We don't know if it's the election or what - actually it's not, but bear with us - but this afternoon Rocks Off got to wondering whether or not Houston had its own official song, lyrics and music officially sanctioned and ratified to embody the Space/Bayou City's hopes and dreams. This being Houston, we figured no way would a city so willfully ignorant of its abundant musical heritage and talent (officially, anyway) ever take such a radical step. Surely any composer who dared even suggest such a thing would be laughed right out of City Hall chambers.
Well, we consulted a couple of senior Press
staffers who are wiser than us in such municipal musical matters, and it turns out we were dead wrong. Houston does
have an official song. Houston has had the same
official song since 1915, as a matter of fact.
Other events that happened in 1915: Typhoid Mary was placed in lifetime quarantine; D.W. Griffith's Birth of a Nation
premiered in L.A.; Franz Kafka's The Metamorphosis
was published in the original German; Babe Ruth hit his first career major-league home run for the Boston Red Sox; and Rocks Off's late paternal grandmother, Lavonia Adelle Montgomery Gray, was born in Burkeville, Tex.
Composed by the excellently named Oliver Allstorm, "Houston Municipal Song" - now there's
a rousing title that instantly kindles all kinds of pride in the city - is based on the World War I British marching tune "It's a Long Way to Tipperary," which, if you take a gander at the lyrics right here
, helps explain one more event that happened in 1915: The military council of the Irish Republican Brotherhood voted to stage an uprising on Easter Sunday 1916, a week-long insurgency that became known as the Easter Rebellion and, after a lot of people were killed, led to the Republic of Ireland's eventual independence in 1921.
Specifically, we're talking about the verse where one "Paddy," the British doughboy's rival for the affections of a certain Tipperary-dwelling lass, blames his mistakes in "spelling" (for some reason it's in quotes) on his pen. There's also a deuce of an "extra wartime verse" where our narrator explains how his wartime travels in France have taught him the proper way to "tickle" this young maiden, giving him yet another leg up on poor potato-sucking Paddy besides, you know, not being Irish.

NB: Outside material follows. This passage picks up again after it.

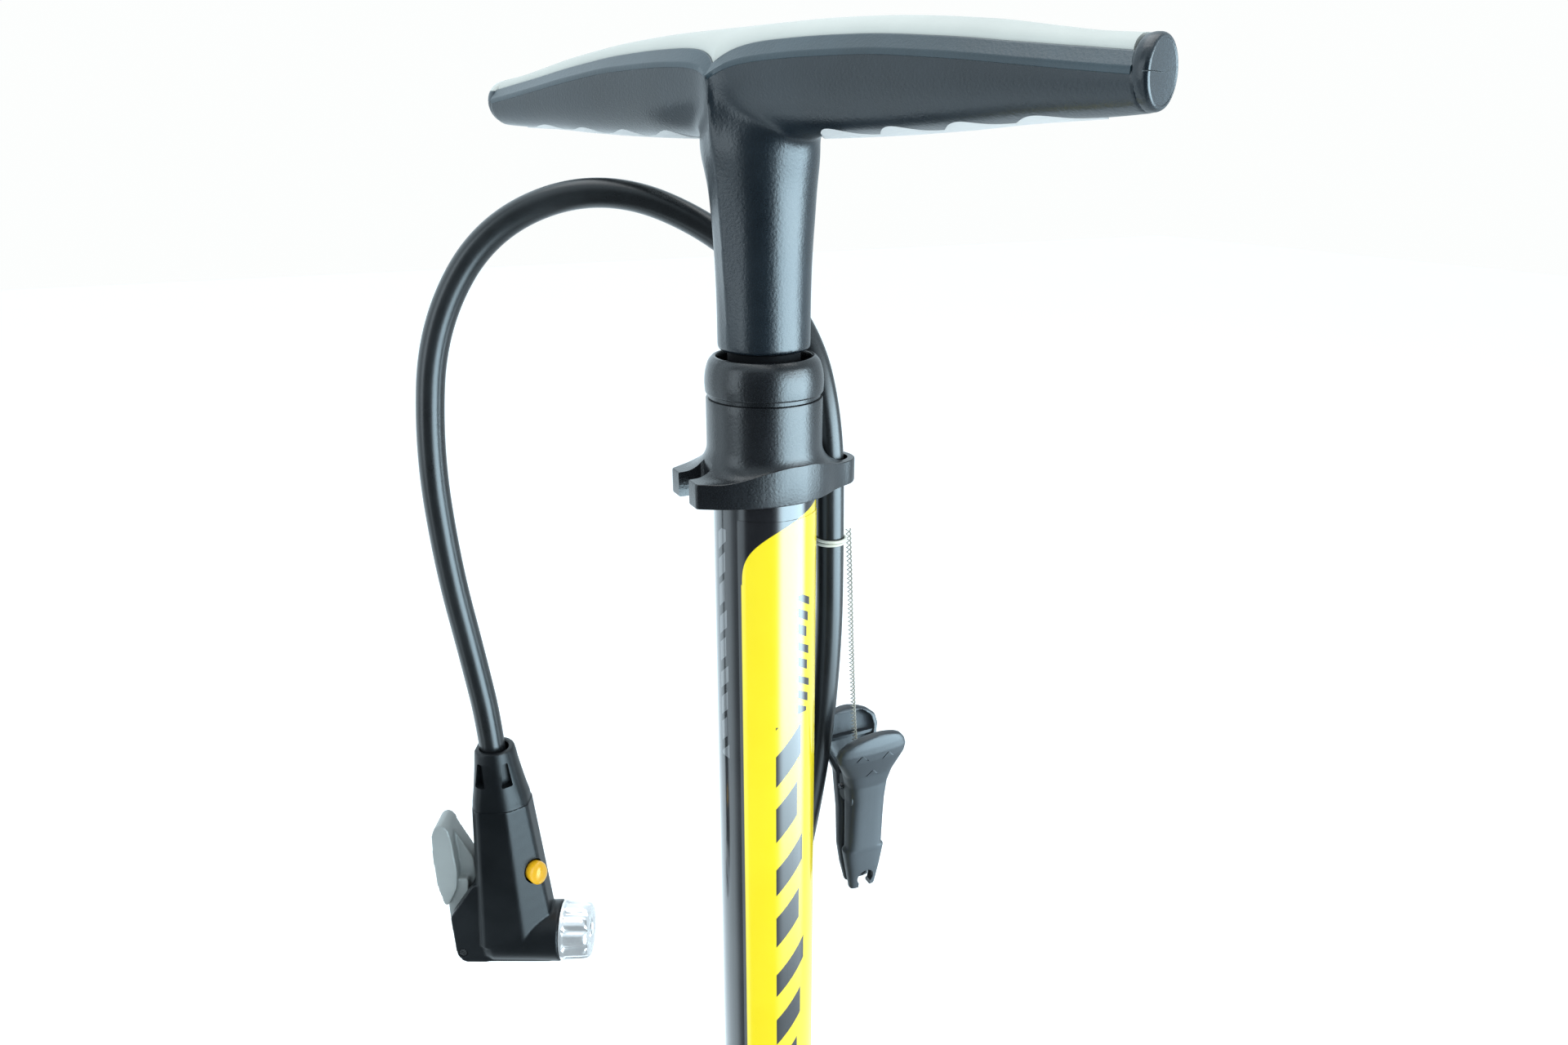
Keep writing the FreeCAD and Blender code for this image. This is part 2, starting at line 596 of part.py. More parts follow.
def head_group():
    spot, turn = head_frame()
    along_x = turn * Rotation(Vector(0, 1, 0), 90)
    seam, mouth = 53.7, 17.7

    lower = [Vector(x, y, 0) for x, y in
             ((-12.6, -7), (-9.5, -11), (3.5, -11), (12.6, -4.5), (12.6, 4.5), (3.5, 11),
              (-9.5, 11), (-12.6, 7))]
    upper = [Vector(x, y, seam) for x, y in
             ((-11.2, -5), (-6.8, -9.6), (2.6, -9.6), (8.2, -4.6), (8.2, 4.6), (2.6, 9.6),
              (-6.8, 9.6), (-11.2, 5))]
    shank = Part.makeLoft([Part.makePolygon(w + w[:1]) for w in (lower, upper)], True, True)
    barrel = Part.makeCylinder(12.2, mouth + 10, Vector(-10, 0, 0), Vector(1, 0, 0))
    lug = outline_prism([(-10, 22), (-14, 19), (-23.6, 6.2), (-18.8, -12), (-10, -12)], -9, 9)
    body = shank.multiFuse([barrel, lug])
    button_dir = Vector(math.cos(math.radians(-40)), math.sin(math.radians(-40)), 0)
    button_base = Vector(9.6, -6.4, 31.0)
    cuts = [
        Part.makeCylinder(7.2, 20, Vector(8, 0, 0), Vector(1, 0, 0)),
        Part.makeCylinder(5.2, 40, Vector(-15, 0, 0), Vector(1, 0, 0)),
        Part.makeBox(24, 8.8, 60, Vector(-36.6, -4.4, -9.6)),
        Part.makeCylinder(3.2, 40, Vector(-1.8, 0, 18)),
        Part.makeCylinder(3.9, 20, button_base - button_dir * 7.1, button_dir),
        Part.makeCylinder(1.5, 30, Vector(-18.2, -15, -3.2), Vector(0, 1, 0)),
    ]
    for cut in cuts:
        body = body.cut(cut)
    shape_node(body, "head_body", spot, turn)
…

Who wouldn't want to revolt after that? By the way, the last time "Tipperary" appeared on any sort of pop-cultural radar was when the cast of The Mary Tyler Moore Show
sang it at the end of that series' legendary final episode in 1977.
But back to Houston. Here are Mr. Allstorm's lyrics, in all their Edwardian splendor, as Rocks Off found them on the Bayou City History blog
. Allow the Russian Red Army Choir above to help you sing along:
"Here in dear old Houston, we will sing our song today,
We'll wave our City's banner, it reaches to the bay!
Singing on the Lone Star's glory, what land is more free?
There is no place like Houston, and old Houston is for me!
"It's the one place, and it's the dearest
The City I love best!
It's the one place, and it's the dearest
The queen of the mighty West!
So, then give me Houston!
'Tis her I would be,
In the best place of all creation,
My Houston for me.
"Our fathers came for freedom, from ev'ry foreign shore,
They found it in New England, but they still wanted more,
Moving westward then to Texas, to Houston so grand,
'Twas here they settled ever in the fertile wonder-land!
"'Twas here in dear old Texas, down at the Alamo;
Brave Travis, gentle Bowie, and Crockett struck the blow,
Dying nobly for our freedom, for liberty so dear,
They gave us all our glory, and we'll live forever here!
"Now in dear old Houston, we will forever be,
Our men are mighty builders, our ships sail out to sea,
Building for a greater future, our flag is unfurled -
We're calling to the nation, and inviting all the world!"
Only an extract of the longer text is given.